To be clear, the “ideas” I’m referring to are the ones that have nothing to do with your current startup. Switching your startup’s focus to a related area based on what you’ve learned (i.e. pivoting) is a winning strategy and one that Yipit employed twice.  This post also assumes that you are and have been actively working on an idea.  If you haven’t started yet, experimenting with new ideas is a great way to start.

In our case, Yipit had always been about organizing local information and we had been working on it for a while. But, along the way, we spent significant time on other unrelated ideas including:

  • Social version of delicious (summer of 2007)
  • Tool to recommend the best version of the online video you were currently watching (spring 2008)
  • Bookmarklett that smartly shortens your tweet to less than 140 characters. Over 350K tweets shrunk (spring 2009)
  •  2-minute personal website creation using your existing third party profiles. 10K accounts, 40K monthly unique visitors (spring 2009)

I now think of these new ideas as the Sirens of the startup journey.
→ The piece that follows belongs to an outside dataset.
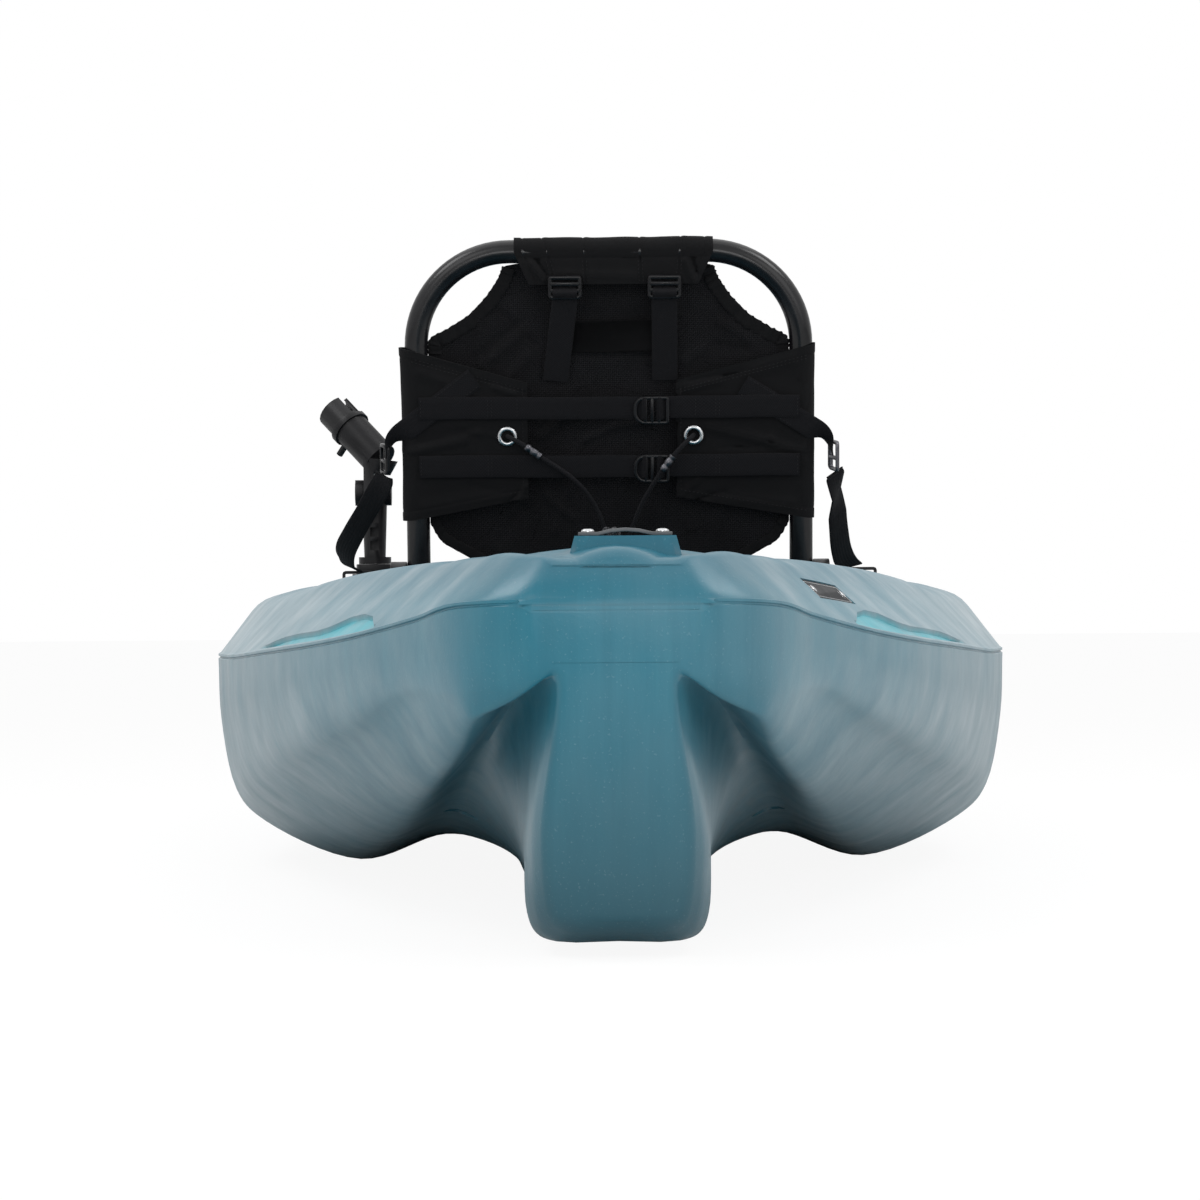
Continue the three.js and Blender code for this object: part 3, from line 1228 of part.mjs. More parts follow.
// Rod holder: a foot in the port track's slot, a swivelling post, a tilting head with its tube, and a knob.
const rodX = -trackPlace;
const rodFoot = trackTop + seatGap;
const rodTop = rodFoot + rodBase[2];
const postFoot = rodTop + seatGap;
const tiltHeight = postFoot + tiltRise;
const recessStart = postFoot + swivelHeight + recessRise;
function makeRodBase() {
  const low = [rodX - rodBase[0] / 2, rodPlace - rodBase[1] / 2];
  const high = [rodX + rodBase[0] / 2, rodPlace + rodBase[1] / 2];
  const slotTop = trackTop - slotLip - seatGap;
  const foot = (half, z0, z1) =>
    block([rodX - half, low[1] + rodBaseCorner, z0], [rodX + half, high[1] - rodBaseCorner, z1]);
  return slab('z', roundedBox(low, high, rodBaseCorner), rodFoot, rodTop)
    .add(foot(slotMouth / 2 - seatGap, slotTop - slotHeight / 2, rodFoot + rodBase[2] / 2))
    .add(foot(slotWidth / 2 - seatGap, trackTop - slotLip - slotHeight + seatGap, slotTop));
}
addPart(kayak, 'rod_holder_base', makeRodBase(), blackPlastic);

const lugFace = rodX; // the two lugs meet over the middle of the track
function makePost() {
  const neck = postFoot + swivelHeight;
  const [low, high] = postRadii;
  const axis = (x) => [x, rodPlace, tiltHeight];
  let body = bar([rodX, rodPlace, postFoot], [rodX, rodPlace, neck], swivelRadius, fineSides)
    .add(bar([rodX, rodPlace, neck - cutOverrun], [rodX, rodPlace, tiltHeight], low, fineSides, high))
    .add(bar(axis(lugFace), axis(lugFace + postLugWidth), lugRadius, fineSides));
  const slot = tiltHeight - lugRadius - cutOverrun;
  const reach = 2 * high;
  body = body.subtract(
    block([lugFace - reach, rodPlace - reach, slot], [lugFace, rodPlace + reach, tiltHeight + reach]),
  );
  for (let i = 0; i < recessCount; i++) {
    const foot = recessStart + i * recessPitch;
    const face = rodPlace - low;
    const cut = block(
      [rodX - recessWidth / 2, face - reach, foot],
      [rodX + recessWidth / 2, face + recessDepth, foot + recessHeight],
    );
    body = body.subtract(cut);
  }
  return body.subtract(bar(axis(lugFace - reach), axis(lugFace + reach), tiltBoltRadius + seatGap));
}
addPart(kayak, 'rod_holder_post', makePost(), blackPlastic);

function makeRodHead() {
  const seat = [rodX + holderSeat[0], tiltHeight + holderSeat[1]];
  const start = new THREE.Vector3(seat[0], rodPlace, seat[1]);
  const aim = new THREE.Vector3(...holderAimShares).normalize();
  const rise = new THREE.Vector3(0, 0, 1).addScaledVector(aim, -aim.z).normalize();
  const along = (out, up = 0) => start.clone().addScaledVector(aim, out).addScaledVector(rise, up).toArray();
  const outer = lugFace - seatGap;
  const lugMiddle = outer - headLugWidth / 2;
  const axis = (x) => [x, rodPlace, tiltHeight];
  const neckFoot = [seat[0] - cutOverrun, rodPlace, tiltHeight + neckRise];
  let body = bar(axis(outer - headLugWidth), axis(outer), lugRadius, fineSides)
    .add(
      block(
        [outer - headLugWidth, rodPlace - neckRadius, tiltHeight],
        [outer, rodPlace + neckRadius, seat[1]],
      ),
    )
    .add(bar(neckFoot, along(0), neckRadius, roundSides, holderRadius))
    .add(bar(along(0), along(holderLength), holderRadius, fineSides))
    .add(bar(along(holderCollarPlace), along(holderCollarPlace + holderCollarWidth), holderCollar, fineSides))
    .add(
      bar(
        along(holderCollarPlace - hookRadius, -holderRadius + hookRadius),
        along(holderCollarPlace - hookRadius, -holderRadius - hookLength),
        hookRadius,
        8,
      ),
    );
  body = body.subtract(bar(along(holderLength - holderBoreDepth), along(holderLength + cutOverrun), holderBore, fineSides));
  const notch = [along(holderLength - holderNotchDepth, holderRadius), along(holderLength + cutOverrun, holderRadius)];
  body = body.subtract(bar(...notch, holderNotch, 8));
  return body.subtract(bar(axis(lugMiddle - lugRadius), axis(lugMiddle + lugRadius), tiltBoltRadius + seatGap));
}
addPart(kayak, 'rod_holder_head', makeRodHead(), blackPlastic);

function makeKnob() {
  const face = lugFace - headLugWidth - 2 * seatGap;
  const at = (x) => [x, rodPlace, tiltHeight];
  const wing = block(
    [face - knobWidth, rodPlace - knobWingWidth / 2, tiltHeight - knobWing / 2],
    [face - seatGap, rodPlace + knobWingWidth / 2, tiltHeight + knobWing / 2],
  );
  return bar(at(face - knobWidth), at(face), knobRadius, fineSides)
    .add(bar(at(face - knobWidth / 2), at(lugFace + postLugWidth), tiltBoltRadius))
    .add(wing);
}
addPart(kayak, 'rod_holder_knob', makeKnob(), blackPlastic);

export default kayak;
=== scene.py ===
import math
from bisect import bisect_left

import bmesh
import bpy
from mathutils import Matrix, Vector, noise


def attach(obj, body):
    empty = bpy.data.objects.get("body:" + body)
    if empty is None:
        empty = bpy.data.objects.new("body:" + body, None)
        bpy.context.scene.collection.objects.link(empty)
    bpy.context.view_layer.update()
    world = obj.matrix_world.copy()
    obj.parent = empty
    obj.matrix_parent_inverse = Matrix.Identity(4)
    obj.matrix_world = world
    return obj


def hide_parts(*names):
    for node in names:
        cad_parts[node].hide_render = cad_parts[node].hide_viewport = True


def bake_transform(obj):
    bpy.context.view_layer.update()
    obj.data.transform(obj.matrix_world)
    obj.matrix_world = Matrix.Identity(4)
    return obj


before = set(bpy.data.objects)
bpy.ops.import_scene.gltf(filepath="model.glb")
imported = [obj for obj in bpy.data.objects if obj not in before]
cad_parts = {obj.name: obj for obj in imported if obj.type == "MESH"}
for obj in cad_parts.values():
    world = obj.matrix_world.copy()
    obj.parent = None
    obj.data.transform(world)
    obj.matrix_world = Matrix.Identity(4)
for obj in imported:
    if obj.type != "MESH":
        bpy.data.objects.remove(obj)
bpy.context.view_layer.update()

mm = 0.001
seatLean = math.radians(9)  # how far the seat's back leans astern
bothSides = (("port", -1), ("starboard", 1))

# camera

cameraPlace = {
    "x": -19, "y": -5952, "height": 299,  # mm, level with the deck, 4.2 m behind the stern
    "lens": 155.6, "shift": (7 / 1200, -6 / 1200), "roll": 0.45,
}


def setCamera():
    data = bpy.data.cameras.new("photoCamera")
    data.lens = cameraPlace["lens"]
    data.sensor_width = 36
    data.shift_x, data.shift_y = cameraPlace["shift"]
    data.clip_end = 100
    camera = bpy.data.objects.new("photoCamera", data)
    bpy.context.scene.collection.objects.link(camera)
    camera.location = Vector((cameraPlace["x"], cameraPlace["y"], cameraPlace["height"])) * mm
    camera.rotation_euler = (math.radians(90), math.radians(cameraPlace["roll"]), 0)
    bpy.context.scene.camera = camera


setCamera()
print("camera placed behind the stern")

# shared modelling helpers, all sizes in mm


def clamp(value, low, high):
    return max(low, min(high, value))


def mix(a, b, share):
    return a + (b - a) * share


def smooth(share):
    share = clamp(share, 0, 1)
    return share * share * (3 - 2 * share)


def tableCurve(places, values):  # passes through its points and never overshoots them
    steps = [b - a for a, b in zip(places, places[1:])]
    slopes = [(b - a) / step for a, b, step in zip(values, values[1:], steps)]
    tangents = [slopes[0]]
    for i in range(1, len(values) - 1):
        if slopes[i - 1] * slopes[i] <= 0:
            tangents.append(0)
            continue
        before = 2 * steps[i] + steps[i - 1]
        after = steps[i] + 2 * steps[i - 1]
        tangents.append((before + after) / (before / slopes[i - 1] + after / slopes[i]))
    tangents.append(slopes[-1])

    def read(place):
        at = clamp(place, places[0], places[-1])
        i = max(0, bisect_left(places, at) - 1)
        t = (at - places[i]) / steps[i]
        rise = t * t * (3 - 2 * t)
        return (mix(values[i], values[i + 1], rise) + steps[i] * t * (1 - t) ** 2 * tangents[i]
                + steps[i] * t * t * (t - 1) * tangents[i + 1])

    return read


def straightTable(points):  # a value read off straight runs between its points
    places = [p[0] for p in points]

    def read(place):
        at = clamp(place, places[0], places[-1])
        i = max(0, bisect_left(places, at) - 1)
        (a, low), (b, high) = points[i], points[i + 1]
        return mix(low, high, (at - a) / (b - a))

    return read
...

If you listen to their call, your startup journey will cease to make progress. Each of these projects were serious distractions from our initial vision of organizing local information.

The Temptation

To understand why these new ideas can be so tempting, I refer you to the incredibly insightful startup transition cycle.

The gist is that when you have a new exciting idea, you are in a state of “uninformed optimism”.  As you spend more time on the idea and start learning about all of the issues, you get into a state of “informed pessimism”.  This is a bad state that eventually leads you to a “crisis of meaning” where you either turn the corner into “informed optimism” or crash and burn.
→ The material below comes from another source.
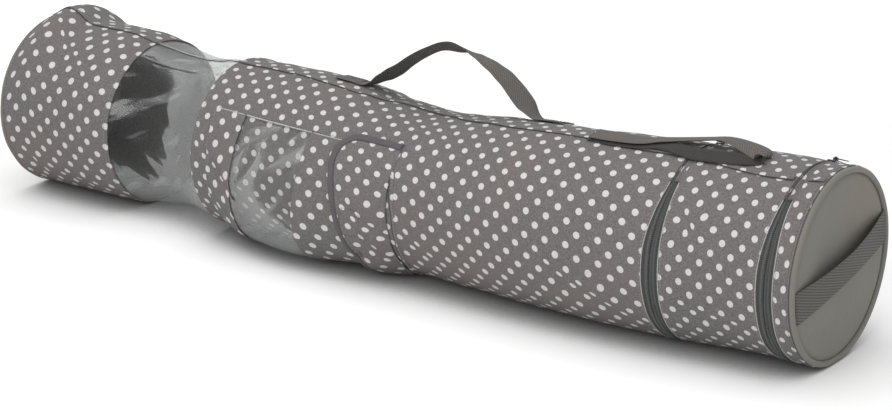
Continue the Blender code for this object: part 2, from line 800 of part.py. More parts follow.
def arch_tab(name, foot, side, slant):
    """Sewn end of the handle: a tab that follows the skin, then slants up beside the arch."""
    lap_middle = arch_pivot().z - crest_height(foot, ARCH_ANGLE)
    leaves_skin = foot + side * slant
    shares = [1 - index / TAB_STEPS for index in range(TAB_STEPS + 1)]
    route = [(leaves_skin + side * TAB_LENGTH * share, GAP) for share in shares]
    route += [(foot, lap_middle - ARCH_LAP), (foot, lap_middle + ARCH_LAP)]
    count = len(route) - 1
    span = arc_angle(ARCH_WIDTH)
    out = outward(ARCH_ANGLE)

    def place(a, b):
        x, height = route[round(a * count)]
        return on_bag(x, ARCH_ANGLE + span * (b - 1 / 2), 0) + out * height
    back = on_bag(leaves_skin + side * TAB_LENGTH, ARCH_ANGLE, -TAB_LENGTH)
    sheet(name, count, 2, place, back, WEBBING, OLIVE_WEBBING)


def loop_plan():
    """Stations round the loop handle, each with its share from the front run to the back."""
    end_radius = math.radians(LOOP_SPREAD_ANGLE) * RADIUS
    low = LOOP_LEFT + end_radius
    high = LOOP_RIGHT - end_radius
    plan = []
    for end, other, side in ((high, low, 1), (low, high, -1)):
        for index in range(LOOP_END_STEPS + 1):
            turn = side * math.pi * (index / LOOP_END_STEPS - 1 / 2)
            x = end + side * end_radius * math.cos(turn)
            plan.append((x, (1 + math.sin(turn)) / 2))
        for index in range(1, LOOP_RUN_STEPS):
            share = index / LOOP_RUN_STEPS
            plan.append((end + (other - end) * share, (1 + side) / 2))
    return plan


def loop_handle():
    """Soft loop of webbing collapsed along the crest, across the first zip."""
    middle = (LOOP_LEFT + LOOP_RIGHT) / 2
    half = (LOOP_RIGHT - LOOP_LEFT) / 2
    points = []
    sideways = []
    for x, back_share in loop_plan():
        along_share = (x - LOOP_LEFT) / (2 * half)
        angle = LOOP_LEFT_ANGLE + (LOOP_RIGHT_ANGLE - LOOP_LEFT_ANGLE) * along_share
        angle += LOOP_SPREAD_ANGLE * (2 * back_share - 1)
        tilt = math.radians(LOOP_FRONT_TILT + (LOOP_BACK_TILT - LOOP_FRONT_TILT) * back_share)
        half_width = LOOP_WIDTH / 2
        rise = LOOP_ARCH * back_share * bump(x, middle, half)
        low_edge = half_width * math.cos(math.radians(angle) + tilt)
        lift = LOOP_LIFT - low_edge + rise
        points.append(on_bag(x, angle, -lift))
        sideways.append(Vector((0, math.cos(tilt), math.sin(tilt))))
    back = sum(points, Vector()) / len(points)
    strip("loop_handle", points, sideways, LOOP_WIDTH, WEBBING, back, OLIVE_WEBBING, closed=True)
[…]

Most startups are in “informed pessimism” and heading to a “crisis of meaning”. And, that’s when the Sirens start calling with new exciting and unrelated ideas.  Those new ideas are tempting because they are still in the “uninformed optimism” stage and seem so much better than your current idea.  I fell for it several times.

The Danger

Your ability to become a successful entrepreneur is about taking your current “informed pessimism” idea and turning the corner into “informed optimism”.  If every time you get to the disappointing “informed pessimism” stage, you impatiently hop back to a new idea at “uninformed optimism”, you’ll get caught in a never ending cycle. You have to be patient long enough with your idea to see if you are able to turn the corner.

The Solution

I finally learned to resist these new ideas after reading Tim Ferriss’s post. I now see those ideas for what they really are, “uninformed optimism” ideas. They may seem amazing but you just don’t know about all the issues associated with them.

So, if you are in the “informed pessimism” stage, either plug your ears or tie yourself to the masthead like Odysseus and keep working on your current idea.  Don’t be seduced by the Siren call of that exciting but shallow unrelated idea.